Of the 22-43 people killed, three were said to be senior militants. Alleged commanders of Al Qaeda in the Arabian Peninsula (AQAP) Saleh al Tays al Waeli and Saleh Ali Guti (aka Saleh Jouti) reportedly died on August 6, while Qaid Ahmad Nasser al Dhahab, described as AQAP’s ‘spiritual leader’ was killed in a night-time precision attack that was likely to be a drone strike on August 30.
Six civilians were reportedly killed, three children among them: two were adolescents, Hussain, 16, and Hassan, 17. The name and age of the third child is not known.
The unusual intensity of the drone strikes appears to support reports suggesting that restrictive new targeting rules, introduced at the time of President Obama’s major speech on drones in May, were relaxed in the face of the ‘elevated threat‘. A senior US official told the New York Times the list of people who could be targeted was increased: ‘Before, we couldn’t necessarily go after a driver for the organization; it’d have to be an operations director. Now that driver becomes fair game because he’s providing direct support to the plot.’
The exact details of the plot – believed to be the work of AQAP – are unknown. However President Hadi told Yemeni police cadets that it involved two huge car bombs, one intended for an oil terminal and the other a target in the capital.
Somalia
August 2013 actions
Total reported US operations: 0
All actions 2007 – August 31 2013
US drone strikes: 3-9
Total reported killed: 7-27
Civilians reported killed: 0-15
Children reported killed: 0
Reported injured: 2-24
All other US covert operations: 7-14
Total reported killed: 47-143
Civilians reported killed: 7-42
Children reported killed: 1-3
Reported injured: 12-20
Click here for the Bureau’s full data on Somalia.
There were again no recorded US attacks in Somalia this month.
Médecins Sans Frontières announced it was ending all operations in the country after over 20 years of continuous work.
The medical charity said it was pulling out because of ‘extreme attacks on its staff in an environment where armed groups and civilian leaders increasingly support, tolerate, or condone the killing, assaulting, and abducting of humanitarian aid workers.’ Sixteen MSF workers have been killed in Somalia since 1991 and just last month two kidnapped MSF staff were released after 21 months in captivity.

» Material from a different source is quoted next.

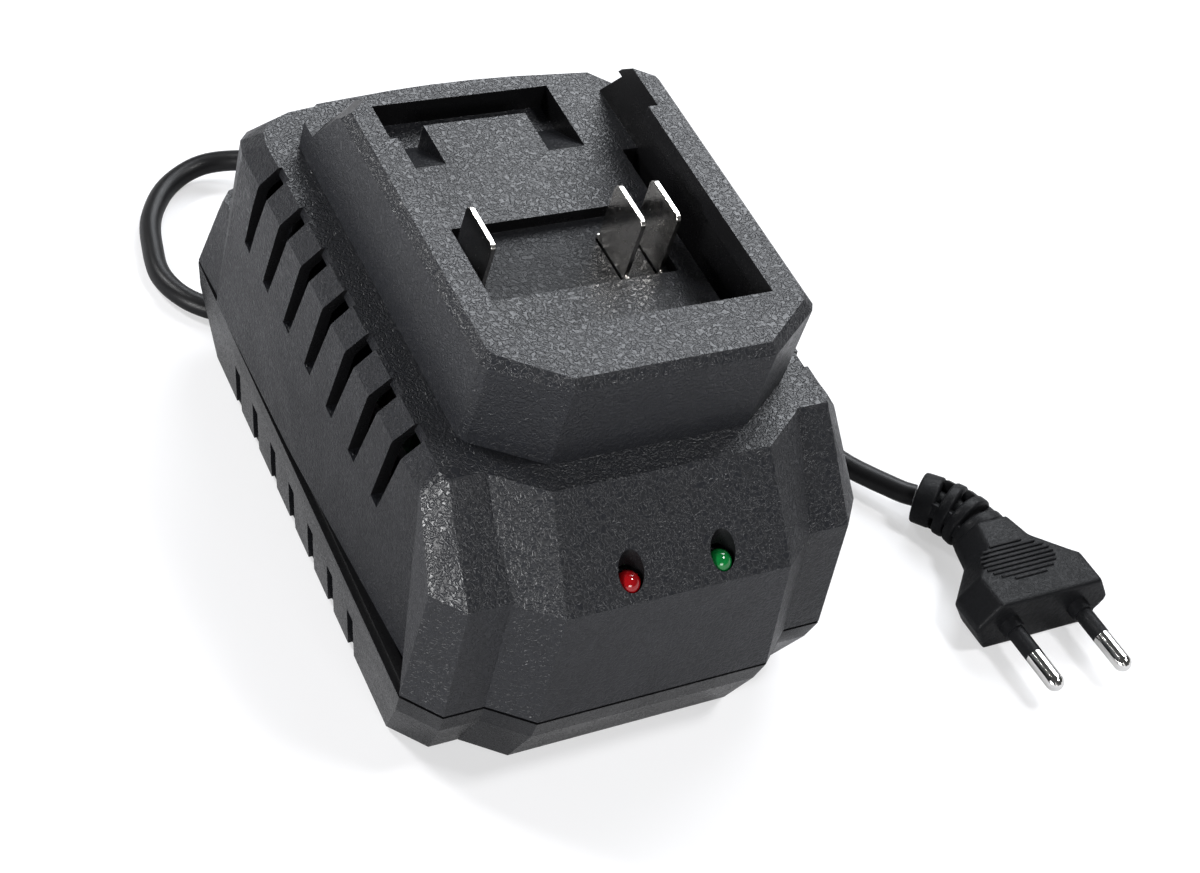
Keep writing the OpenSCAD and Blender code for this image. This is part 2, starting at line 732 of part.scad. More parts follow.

It also emerged that six major British financial institutions are evaluating their investments with BT following allegations by legal charity Reprieve that the telecoms giant had supplied communications infrastructure that was used to target drone strikes in Somalia and Yemen. BT has the $23m (£15m) contract to provide telecommunications between RAF Croughton and Camp Lemonnier, the US base in Djibouti from which drone strikes in the countries are flown.